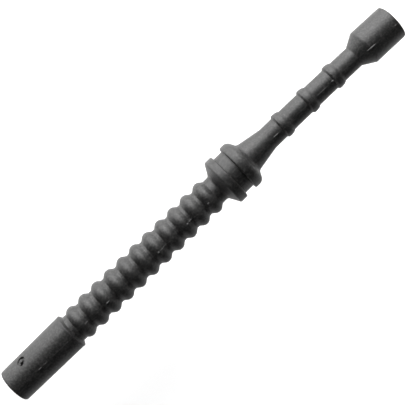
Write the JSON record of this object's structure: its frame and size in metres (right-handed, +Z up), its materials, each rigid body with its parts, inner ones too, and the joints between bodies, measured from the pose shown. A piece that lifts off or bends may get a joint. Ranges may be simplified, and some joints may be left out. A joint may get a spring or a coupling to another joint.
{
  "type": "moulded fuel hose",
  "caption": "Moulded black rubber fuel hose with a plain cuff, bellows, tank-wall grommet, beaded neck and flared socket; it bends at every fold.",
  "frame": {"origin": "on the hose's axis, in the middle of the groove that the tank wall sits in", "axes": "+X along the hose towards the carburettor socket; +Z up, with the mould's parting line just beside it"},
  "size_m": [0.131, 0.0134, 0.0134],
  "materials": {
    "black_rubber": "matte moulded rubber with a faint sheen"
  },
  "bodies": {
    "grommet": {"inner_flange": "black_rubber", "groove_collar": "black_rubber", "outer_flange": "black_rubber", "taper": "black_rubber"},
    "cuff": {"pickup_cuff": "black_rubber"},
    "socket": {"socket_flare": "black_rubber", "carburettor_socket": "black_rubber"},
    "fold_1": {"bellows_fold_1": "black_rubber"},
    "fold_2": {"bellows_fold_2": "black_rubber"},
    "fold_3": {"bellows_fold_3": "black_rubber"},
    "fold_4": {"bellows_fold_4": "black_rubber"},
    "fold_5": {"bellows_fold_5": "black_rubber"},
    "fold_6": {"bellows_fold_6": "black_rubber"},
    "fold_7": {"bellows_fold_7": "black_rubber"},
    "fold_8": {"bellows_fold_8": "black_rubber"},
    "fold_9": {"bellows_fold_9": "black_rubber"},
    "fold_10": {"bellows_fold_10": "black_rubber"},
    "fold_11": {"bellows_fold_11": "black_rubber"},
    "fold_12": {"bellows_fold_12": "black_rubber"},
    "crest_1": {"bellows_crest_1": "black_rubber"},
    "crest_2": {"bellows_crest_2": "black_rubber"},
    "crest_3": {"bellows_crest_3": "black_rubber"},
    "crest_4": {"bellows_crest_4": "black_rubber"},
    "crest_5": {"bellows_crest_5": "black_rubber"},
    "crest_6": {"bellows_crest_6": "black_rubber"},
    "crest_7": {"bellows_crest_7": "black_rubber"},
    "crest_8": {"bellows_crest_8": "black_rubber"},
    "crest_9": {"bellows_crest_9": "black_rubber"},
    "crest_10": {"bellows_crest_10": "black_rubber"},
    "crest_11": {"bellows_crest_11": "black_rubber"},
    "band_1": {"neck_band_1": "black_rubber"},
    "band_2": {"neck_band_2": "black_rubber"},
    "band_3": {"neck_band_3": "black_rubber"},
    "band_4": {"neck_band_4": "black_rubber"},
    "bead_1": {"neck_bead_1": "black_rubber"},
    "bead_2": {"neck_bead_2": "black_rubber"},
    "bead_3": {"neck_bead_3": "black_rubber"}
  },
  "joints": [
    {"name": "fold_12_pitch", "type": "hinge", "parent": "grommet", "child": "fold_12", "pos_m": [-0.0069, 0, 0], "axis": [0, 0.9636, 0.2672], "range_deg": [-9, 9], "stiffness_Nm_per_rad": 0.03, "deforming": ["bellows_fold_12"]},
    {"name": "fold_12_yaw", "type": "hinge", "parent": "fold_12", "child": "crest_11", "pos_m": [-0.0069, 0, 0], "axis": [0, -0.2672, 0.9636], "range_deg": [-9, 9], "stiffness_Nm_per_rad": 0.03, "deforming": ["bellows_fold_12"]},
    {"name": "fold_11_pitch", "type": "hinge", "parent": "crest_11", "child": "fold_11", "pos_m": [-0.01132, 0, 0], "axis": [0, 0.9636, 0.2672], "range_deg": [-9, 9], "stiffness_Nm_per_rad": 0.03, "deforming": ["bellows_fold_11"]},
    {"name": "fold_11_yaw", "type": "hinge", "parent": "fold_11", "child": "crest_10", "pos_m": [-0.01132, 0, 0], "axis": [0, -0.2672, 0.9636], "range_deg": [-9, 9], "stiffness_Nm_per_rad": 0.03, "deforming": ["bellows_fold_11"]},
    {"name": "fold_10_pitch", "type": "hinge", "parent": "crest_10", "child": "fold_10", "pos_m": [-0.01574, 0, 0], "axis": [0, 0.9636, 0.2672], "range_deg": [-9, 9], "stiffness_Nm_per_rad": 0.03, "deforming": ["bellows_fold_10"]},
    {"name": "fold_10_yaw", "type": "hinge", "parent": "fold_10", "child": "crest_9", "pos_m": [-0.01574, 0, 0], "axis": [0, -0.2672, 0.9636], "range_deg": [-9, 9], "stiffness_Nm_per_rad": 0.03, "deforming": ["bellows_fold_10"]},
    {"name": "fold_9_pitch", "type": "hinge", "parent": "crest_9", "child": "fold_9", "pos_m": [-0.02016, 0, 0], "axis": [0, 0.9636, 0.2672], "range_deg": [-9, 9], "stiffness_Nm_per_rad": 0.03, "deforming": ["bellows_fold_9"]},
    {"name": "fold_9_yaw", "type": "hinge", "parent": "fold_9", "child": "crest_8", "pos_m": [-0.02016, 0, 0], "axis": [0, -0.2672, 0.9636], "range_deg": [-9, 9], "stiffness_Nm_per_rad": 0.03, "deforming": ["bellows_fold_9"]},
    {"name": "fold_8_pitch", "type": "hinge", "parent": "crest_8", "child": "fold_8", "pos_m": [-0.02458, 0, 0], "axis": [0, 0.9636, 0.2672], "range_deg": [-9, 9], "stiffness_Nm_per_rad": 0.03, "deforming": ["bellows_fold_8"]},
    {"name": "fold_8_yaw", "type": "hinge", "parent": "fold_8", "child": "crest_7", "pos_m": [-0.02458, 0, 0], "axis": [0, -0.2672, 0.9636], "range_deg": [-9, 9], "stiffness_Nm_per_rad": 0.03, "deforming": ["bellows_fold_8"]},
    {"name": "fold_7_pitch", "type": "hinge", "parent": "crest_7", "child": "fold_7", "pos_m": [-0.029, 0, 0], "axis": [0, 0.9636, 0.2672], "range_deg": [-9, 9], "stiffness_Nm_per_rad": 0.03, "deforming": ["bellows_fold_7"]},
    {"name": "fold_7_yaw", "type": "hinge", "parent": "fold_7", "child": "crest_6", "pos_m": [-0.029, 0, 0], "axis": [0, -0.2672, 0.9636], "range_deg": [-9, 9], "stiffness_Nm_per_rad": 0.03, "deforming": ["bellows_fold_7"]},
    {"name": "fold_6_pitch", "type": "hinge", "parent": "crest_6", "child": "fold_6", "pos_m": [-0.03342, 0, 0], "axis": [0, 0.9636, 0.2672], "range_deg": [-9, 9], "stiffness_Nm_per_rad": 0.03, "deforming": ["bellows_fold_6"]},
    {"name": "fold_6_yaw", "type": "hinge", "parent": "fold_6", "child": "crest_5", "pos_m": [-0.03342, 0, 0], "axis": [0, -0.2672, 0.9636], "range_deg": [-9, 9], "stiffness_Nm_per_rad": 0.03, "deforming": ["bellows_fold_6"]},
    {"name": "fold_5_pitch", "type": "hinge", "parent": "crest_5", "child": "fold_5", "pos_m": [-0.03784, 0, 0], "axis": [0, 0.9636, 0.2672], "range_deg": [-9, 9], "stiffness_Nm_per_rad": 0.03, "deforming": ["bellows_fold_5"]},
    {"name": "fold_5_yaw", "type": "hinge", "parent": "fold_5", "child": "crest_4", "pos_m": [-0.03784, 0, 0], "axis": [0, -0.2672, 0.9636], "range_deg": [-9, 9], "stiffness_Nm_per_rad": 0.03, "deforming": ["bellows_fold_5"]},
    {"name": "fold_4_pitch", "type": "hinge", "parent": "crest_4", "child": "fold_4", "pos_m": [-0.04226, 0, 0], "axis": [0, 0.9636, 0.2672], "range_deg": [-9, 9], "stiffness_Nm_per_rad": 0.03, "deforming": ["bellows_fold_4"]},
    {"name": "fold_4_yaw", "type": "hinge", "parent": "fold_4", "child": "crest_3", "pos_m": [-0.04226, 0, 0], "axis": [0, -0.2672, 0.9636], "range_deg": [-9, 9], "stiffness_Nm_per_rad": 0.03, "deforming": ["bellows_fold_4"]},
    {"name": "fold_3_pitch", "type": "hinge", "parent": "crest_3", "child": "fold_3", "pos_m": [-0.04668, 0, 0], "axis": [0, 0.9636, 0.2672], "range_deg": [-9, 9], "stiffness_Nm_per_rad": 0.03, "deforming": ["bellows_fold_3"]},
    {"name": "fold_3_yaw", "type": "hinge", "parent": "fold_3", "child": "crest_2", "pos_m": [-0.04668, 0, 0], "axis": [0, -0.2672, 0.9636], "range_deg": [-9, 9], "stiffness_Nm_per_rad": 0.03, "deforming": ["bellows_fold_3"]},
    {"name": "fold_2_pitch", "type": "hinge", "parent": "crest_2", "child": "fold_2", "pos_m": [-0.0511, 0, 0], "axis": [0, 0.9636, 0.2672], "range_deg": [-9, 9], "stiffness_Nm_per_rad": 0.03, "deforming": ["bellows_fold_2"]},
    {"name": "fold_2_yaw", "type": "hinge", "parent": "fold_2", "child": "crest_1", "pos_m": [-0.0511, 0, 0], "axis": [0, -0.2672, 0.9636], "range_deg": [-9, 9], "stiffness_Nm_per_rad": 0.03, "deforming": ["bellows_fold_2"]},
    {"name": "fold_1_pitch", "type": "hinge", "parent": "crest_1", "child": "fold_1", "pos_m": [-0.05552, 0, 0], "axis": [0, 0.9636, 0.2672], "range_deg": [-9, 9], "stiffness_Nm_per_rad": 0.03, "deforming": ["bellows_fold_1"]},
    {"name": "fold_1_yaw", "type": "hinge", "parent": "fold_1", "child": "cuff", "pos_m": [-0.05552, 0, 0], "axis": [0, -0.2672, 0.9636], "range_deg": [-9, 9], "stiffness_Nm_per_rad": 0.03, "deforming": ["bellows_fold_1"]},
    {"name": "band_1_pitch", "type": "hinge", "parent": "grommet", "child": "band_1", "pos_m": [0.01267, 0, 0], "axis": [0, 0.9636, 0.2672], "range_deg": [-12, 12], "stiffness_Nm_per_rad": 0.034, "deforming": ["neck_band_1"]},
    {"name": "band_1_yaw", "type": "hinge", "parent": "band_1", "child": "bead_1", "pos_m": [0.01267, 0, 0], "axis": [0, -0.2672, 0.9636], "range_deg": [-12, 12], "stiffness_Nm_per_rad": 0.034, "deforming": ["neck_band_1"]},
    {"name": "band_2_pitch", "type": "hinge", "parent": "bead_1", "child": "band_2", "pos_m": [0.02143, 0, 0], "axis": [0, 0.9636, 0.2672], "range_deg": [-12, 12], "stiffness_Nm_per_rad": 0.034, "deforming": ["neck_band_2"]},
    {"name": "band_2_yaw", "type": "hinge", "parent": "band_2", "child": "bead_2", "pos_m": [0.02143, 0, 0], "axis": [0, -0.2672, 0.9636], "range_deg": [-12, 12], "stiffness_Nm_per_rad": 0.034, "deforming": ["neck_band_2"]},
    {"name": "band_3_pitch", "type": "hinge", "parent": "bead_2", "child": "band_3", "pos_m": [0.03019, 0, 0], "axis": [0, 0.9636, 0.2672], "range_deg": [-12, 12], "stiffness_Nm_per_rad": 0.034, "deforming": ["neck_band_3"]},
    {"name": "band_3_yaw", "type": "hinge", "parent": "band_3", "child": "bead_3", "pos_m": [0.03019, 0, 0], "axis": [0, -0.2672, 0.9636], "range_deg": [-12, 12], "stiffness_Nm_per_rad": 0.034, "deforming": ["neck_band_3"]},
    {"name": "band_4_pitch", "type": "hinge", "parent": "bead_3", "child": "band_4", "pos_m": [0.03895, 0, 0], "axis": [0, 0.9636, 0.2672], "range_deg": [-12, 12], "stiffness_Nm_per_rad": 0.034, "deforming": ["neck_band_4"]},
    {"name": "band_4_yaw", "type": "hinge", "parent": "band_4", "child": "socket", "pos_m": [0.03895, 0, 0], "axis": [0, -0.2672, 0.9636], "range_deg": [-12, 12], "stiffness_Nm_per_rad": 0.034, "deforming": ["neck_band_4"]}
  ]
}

* * *

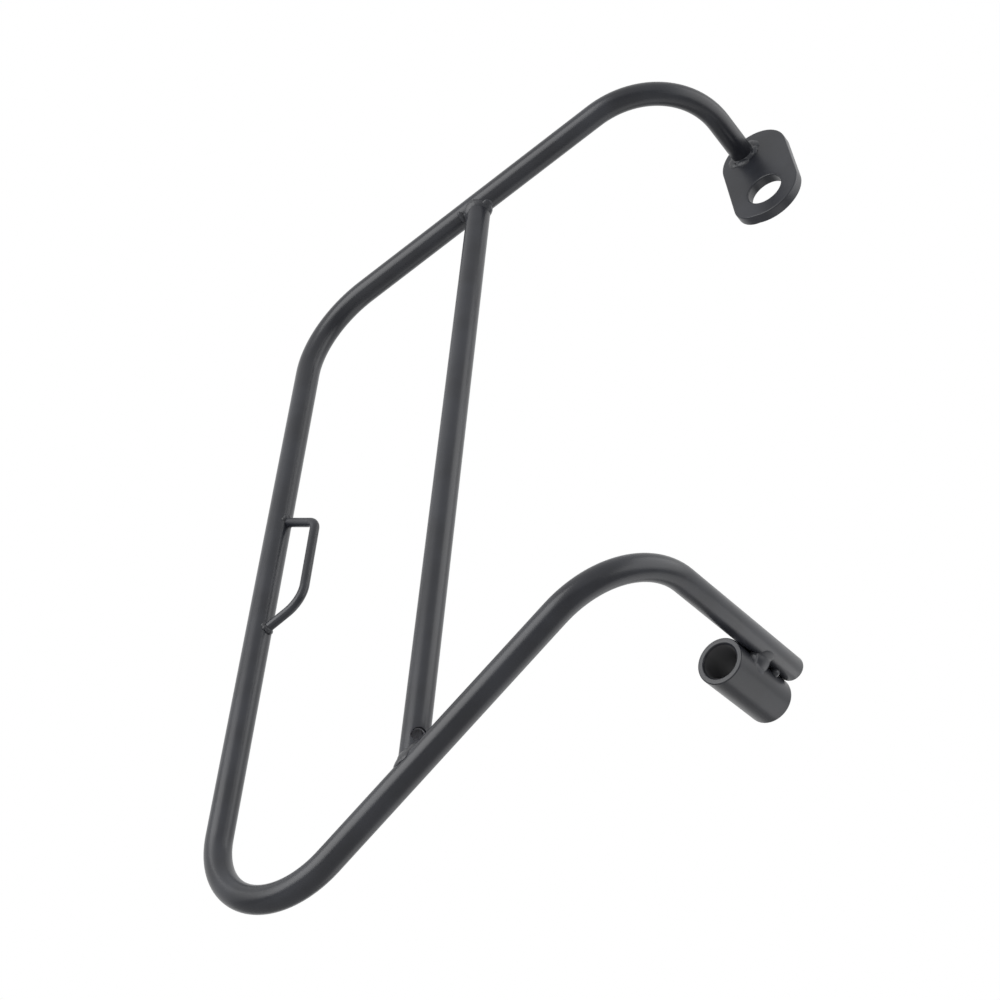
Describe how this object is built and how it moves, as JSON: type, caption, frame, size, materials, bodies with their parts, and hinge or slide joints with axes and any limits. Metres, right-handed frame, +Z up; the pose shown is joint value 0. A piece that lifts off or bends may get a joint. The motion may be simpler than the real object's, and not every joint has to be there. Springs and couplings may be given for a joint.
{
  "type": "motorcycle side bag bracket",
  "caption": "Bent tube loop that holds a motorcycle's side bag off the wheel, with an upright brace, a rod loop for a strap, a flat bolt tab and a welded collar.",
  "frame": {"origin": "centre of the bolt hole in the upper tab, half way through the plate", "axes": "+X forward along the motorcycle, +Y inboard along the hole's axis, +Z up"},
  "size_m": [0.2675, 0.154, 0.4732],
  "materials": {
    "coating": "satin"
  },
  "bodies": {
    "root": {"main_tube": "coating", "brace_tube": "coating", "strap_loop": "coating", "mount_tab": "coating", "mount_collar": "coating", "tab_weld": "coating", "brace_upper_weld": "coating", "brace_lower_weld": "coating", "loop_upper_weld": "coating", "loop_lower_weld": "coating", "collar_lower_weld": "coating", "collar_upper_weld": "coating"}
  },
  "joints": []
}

→ Problem description
Reply with only the number of lines in the material above where the string "shown" appears.

→ Final result
2